* INSTRUCTION: Copy every line, exactly and only, from the line containing "const skin = new" to the line containing "in the CAD part", both lines included.

* DATA SHOWN:
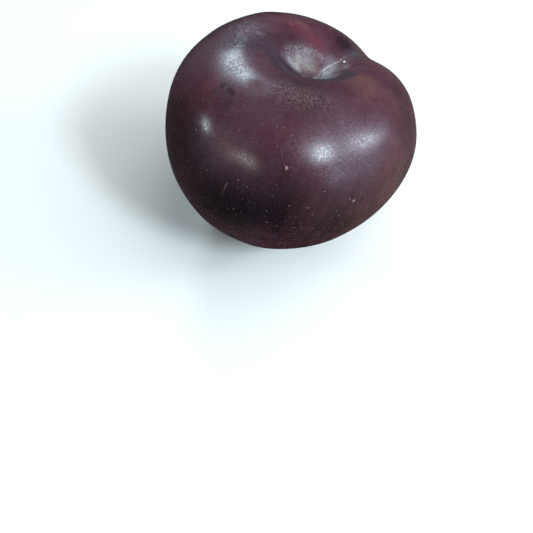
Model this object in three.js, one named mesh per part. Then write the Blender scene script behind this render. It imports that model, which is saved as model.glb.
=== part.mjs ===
// A whole plum, grown as one piece, lying on the small flat spot that its own weight makes.
// Millimetres, +Z up. The origin is on the resting surface, straight below the point where the
// stem axis crosses the widest part of the fruit.
//
// The skin is one closed surface. Each point of a unit sphere is moved out to the skin by
// skinPoint(), which works in the fruit's own frame: +z runs up the stem axis to the stem cavity,
// and +x points from that axis to the suture, the long valley down one side of the fruit.
// The stance then tilts the fruit, and whatever would pass the resting surface is pressed flat.

import * as THREE from 'three';
import { mergeVertices } from 'three/addons/utils/BufferGeometryUtils.js';

const { degToRad, smoothstep } = THREE.MathUtils;

// Body, as shares of the cheek radius
const cheekRadius = 33;
const flattening = 0.17;
const stemEndTaper = 0.115;
const sutureSideFullness = 0.04;
const ovalness = 0.05;
const ovalTurn = degToRad(20);
const shoulderRise = 0.033;
const shoulderTurn = degToRad(25);
const undersideShift = 0.035;

// Suture: a broad V-shaped valley from the stem cavity over the shoulder, fading below the equator
const sutureDepth = 3.8;
const sutureHalfWidth = 9.4;
const sutureCrease = 0.4;
const sutureStart = 1;
const sutureFullBy = 10;
const sutureFades = { from: -0.5, to: 0.7 };

// Shallow dip over the shoulder on the side away from the suture
const backDipDepth = 1;
const backDipHalfWidth = 7;
const backDipFades = { from: 0.25, to: 0.75 };

// Stem cavity: a steep funnel inside a broad shallow bowl, both a little longer along the suture
const cavityFades = { from: 0, to: 0.35 };
const funnel = { depth: 6.2, radius: 5.9, steepness: 3.5, stretch: 1.15, x: -0.9, y: -0.9 };
const bowl = { depth: 4, radius: 18, stretch: 1.3, x: -1, y: -1.4 };

// Scar that the stem leaves at the bottom of the cavity
const scarDepth = 0.8;
const scarRadius = 1.4;

// Stance: the stem leans towards the suture
const leanAngle = degToRad(23.5);
const leanHeading = degToRad(45);
const turnAboutStem = degToRad(-4);

// Flat spot: the surface lies this far below the fruit's centre, and its edge is rounded over
const centreHeight = 30.6;
const flatEdgeRounding = 0.15;

// Mesh: rings crowd towards the stem, where the skin curves most
const segmentsAround = 72;
const ringsStemToTip = 58;
const ringCrowding = 1.35;

function bodyRadius(theta, phi) {
  const c = Math.cos(theta);
  const s = Math.sin(theta);
  const profile = 1 - flattening * c ** 2 - stemEndTaper * c ** 3;
  const oval = ovalness * s ** 2 * Math.cos(2 * (phi - ovalTurn));
  const roundness = 1 + sutureSideFullness * s * Math.cos(phi) + oval;
  const shoulder = smoothstep(c, 0, 1) * s * 2 * Math.cos(phi - shoulderTurn);
  const underside = smoothstep(-c, 0, 1) * s * 2 * Math.cos(phi);
  return cheekRadius * profile * roundness * (1 + shoulderRise * shoulder) * (1 - undersideShift * underside);
}

// How far the suture valley and the dip opposite it sink below the body
function valleyDepth(point, c) {
  const across = Math.hypot(point.y / sutureHalfWidth, sutureCrease);
  const suture = sutureDepth
    * smoothstep(c, sutureFades.from, sutureFades.to)
    * smoothstep(point.x, sutureStart, sutureFullBy)
    * Math.exp(sutureCrease - across);
  const backDip = backDipDepth
    * smoothstep(c, backDipFades.from, backDipFades.to)
    * smoothstep(-point.x, sutureStart, sutureFullBy)
    * Math.exp(-((point.y / backDipHalfWidth) ** 2));
  return suture + backDip;
}

// How far the stem cavity sinks, along the stem axis
function cavityDepth(point) {
  const fromFunnel = Math.hypot((point.x - funnel.x) / funnel.stretch, point.y - funnel.y);
  const fromBowl = Math.hypot((point.x - bowl.x) / bowl.stretch, point.y - bowl.y);
  const funnelDepth = funnel.depth / (1 + (fromFunnel / funnel.radius) ** funnel.steepness);
  const bowlDepth = bowl.depth * Math.exp(-((fromBowl / bowl.radius) ** 2));
  const scar = scarDepth * Math.exp(-((fromFunnel / scarRadius) ** 4));
  return funnelDepth + bowlDepth + scar;
}

// theta runs from the stem axis, phi around it from the suture
function skinPoint(theta, phi) {
  const c = Math.cos(theta);
  const radius = bodyRadius(theta, phi);
  const direction = new THREE.Vector3(Math.sin(theta) * Math.cos(phi), Math.sin(theta) * Math.sin(phi), c);
  const point = direction.clone().multiplyScalar(radius);
  point.addScaledVector(direction, -valleyDepth(point, c));
  point.z -= cavityDepth(point) * smoothstep(c, cavityFades.from, cavityFades.to);
  return point;
}

// Height above the resting surface, with what is below it pressed flat and a rounded edge between
function pressed(height) {
  if (height <= -flatEdgeRounding) return 0;
  if (height >= flatEdgeRounding) return height;
  return (height + flatEdgeRounding) ** 2 / (4 * flatEdgeRounding);
}

function makeStance() {
  const heading = new THREE.Matrix4().makeRotationZ(leanHeading);
  const lean = new THREE.Matrix4().makeRotationY(leanAngle);
  const turn = new THREE.Matrix4().makeRotationZ(turnAboutStem);
  return heading.multiply(lean).multiply(turn);
}

function makePlumGeometry() {
  const sphere = new THREE.SphereGeometry(1, segmentsAround, ringsStemToTip);
  sphere.deleteAttribute('normal');
  sphere.deleteAttribute('uv');
  const geometry = mergeVertices(sphere.rotateX(Math.PI / 2));
  const stance = makeStance();
  const positions = geometry.attributes.position;
  const direction = new THREE.Vector3();
  for (let i = 0; i < positions.count; i += 1) {
    direction.fromBufferAttribute(positions, i).normalize();
    const share = Math.acos(THREE.MathUtils.clamp(direction.z, -1, 1)) / Math.PI;
    const theta = Math.PI * share ** ringCrowding;
    const phi = Math.atan2(direction.y, direction.x);
    const point = skinPoint(theta, phi).applyMatrix4(stance);
    positions.setXYZ(i, point.x, point.y, pressed(point.z + centreHeight));
  }
  geometry.computeVertexNormals();
  return geometry;
}

const skin = new THREE.MeshStandardMaterial({ color: 0x3c1a26, roughness: 0.38, metalness: 0 });
const plum = new THREE.Mesh(makePlumGeometry(), skin);
plum.name = 'plum';

const group = new THREE.Group();
group.add(plum);

export default group;
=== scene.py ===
"""A dark ripe plum lying on its flat spot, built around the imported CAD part.

The skin repeats the CAD part's formula on a finer mesh and adds low relief: a soft undulation, swells on
the shoulder across from the suture, the seam along the suture, the split at its upper end and a small
pit at the blossom end. Its material is worked out in the fruit's own frame, in millimetres: +z runs up
the stem axis, and +x points from it to the suture.
"""

import math

import bpy
import numpy as np
from mathutils import Euler, Matrix, Vector


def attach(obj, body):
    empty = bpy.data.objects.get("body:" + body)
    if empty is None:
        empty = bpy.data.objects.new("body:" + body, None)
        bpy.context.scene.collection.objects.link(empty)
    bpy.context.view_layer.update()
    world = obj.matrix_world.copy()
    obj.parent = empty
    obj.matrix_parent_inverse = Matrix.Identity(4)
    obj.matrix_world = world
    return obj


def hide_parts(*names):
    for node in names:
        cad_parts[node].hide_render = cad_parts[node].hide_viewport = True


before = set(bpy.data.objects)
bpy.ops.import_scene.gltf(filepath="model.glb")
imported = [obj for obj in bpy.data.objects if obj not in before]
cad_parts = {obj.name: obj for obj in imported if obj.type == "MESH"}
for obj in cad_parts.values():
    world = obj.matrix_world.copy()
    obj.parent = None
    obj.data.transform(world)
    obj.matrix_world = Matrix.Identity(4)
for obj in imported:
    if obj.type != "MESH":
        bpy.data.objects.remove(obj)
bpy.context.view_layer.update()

MM = 0.001

# ---------------------------------------------------------------- the fruit's form, as in the CAD part

CHEEK_RADIUS = 33.0
FLATTENING = 0.17
STEM_END_TAPER = 0.115
SUTURE_SIDE_FULLNESS = 0.04
OVALNESS = 0.05
OVAL_TURN = math.radians(20)
SHOULDER_RISE = 0.033
SHOULDER_TURN = math.radians(25)
UNDERSIDE_SHIFT = 0.035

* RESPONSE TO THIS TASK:
const skin = new THREE.MeshStandardMaterial({ color: 0x3c1a26, roughness: 0.38, metalness: 0 });
const plum = new THREE.Mesh(makePlumGeometry(), skin);
plum.name = 'plum';

const group = new THREE.Group();
group.add(plum);

export default group;
=== scene.py ===
"""A dark ripe plum lying on its flat spot, built around the imported CAD part.

The skin repeats the CAD part's formula on a finer mesh and adds low relief: a soft undulation, swells on
the shoulder across from the suture, the seam along the suture, the split at its upper end and a small
pit at the blossom end. Its material is worked out in the fruit's own frame, in millimetres: +z runs up
the stem axis, and +x points from it to the suture.
"""

import math

import bpy
import numpy as np
from mathutils import Euler, Matrix, Vector


def attach(obj, body):
    empty = bpy.data.objects.get("body:" + body)
    if empty is None:
        empty = bpy.data.objects.new("body:" + body, None)
        bpy.context.scene.collection.objects.link(empty)
    bpy.context.view_layer.update()
    world = obj.matrix_world.copy()
    obj.parent = empty
    obj.matrix_parent_inverse = Matrix.Identity(4)
    obj.matrix_world = world
    return obj


def hide_parts(*names):
    for node in names:
        cad_parts[node].hide_render = cad_parts[node].hide_viewport = True


before = set(bpy.data.objects)
bpy.ops.import_scene.gltf(filepath="model.glb")
imported = [obj for obj in bpy.data.objects if obj not in before]
cad_parts = {obj.name: obj for obj in imported if obj.type == "MESH"}
for obj in cad_parts.values():
    world = obj.matrix_world.copy()
    obj.parent = None
    obj.data.transform(world)
    obj.matrix_world = Matrix.Identity(4)
for obj in imported:
    if obj.type != "MESH":
        bpy.data.objects.remove(obj)
bpy.context.view_layer.update()

MM = 0.001

# ---------------------------------------------------------------- the fruit's form, as in the CAD part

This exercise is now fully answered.